Here’s the thing:  When David asked me “why didn’t you check?” I felt strangely short-changed, despitre the fact that I certainly had not checked with him beforehand.  This is because when I typed the original post, I fully expected David to become aware of it. Incoming links and twitter recommendations usually alert people to the fact they are being discussed.  Moreover, I think some part of my subconsicious decided that to cite him was, in effect, an invitation to respond.  The invitation was not explicit, but to me it feels like an integral part of the blogging conversation.

I write this not to try and get myself off the hook for the pint I know I must pay to David, but instead to ask how responsible blogging might be different from responsible journalism. A key pillar of the existing Reynolds Defence (a public interest defence for libellous statements) is the idea of verification before publishing.  But should this hold for bloggers?  What of the idea (which I had internalised until David complained) that the early publishing of comment or allegations on a blog or twitter, is in itself part of the verification and fact-checking process?  For citizen bloggers, publishing a claim online carries the implicit (and often explicit) request – “please help me verify”.

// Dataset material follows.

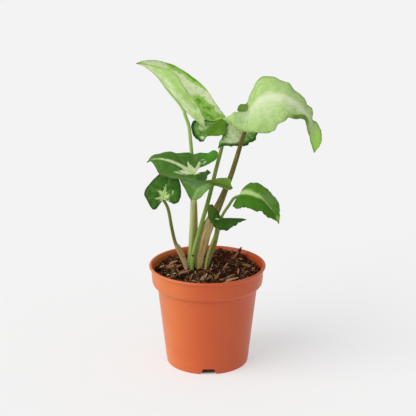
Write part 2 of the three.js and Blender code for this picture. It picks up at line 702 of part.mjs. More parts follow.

Mainstream media critics of blogging, and the politicians, certainly disagree, and see the publication of anything unchecked as being irresponsible.  I would appreciate thoughts on this from The Man Himself – Could this form of early publication online be considered ‘responsible’, due to the very nature of the medium?

Arguing Libel Reform in the Solictiors Journal

I have an article in this week’s Solictiors Journal, calling for whole-scale reform of libel law.  In making my case, I find common ground with Nigel Tait of Carter Ruck:

Speaking at an English PEN event on libel, he [Tait] admitted that some proposals for change filled him with “fear and dread”, but he welcomed the idea of a libel tribunal as an alternative to full trial.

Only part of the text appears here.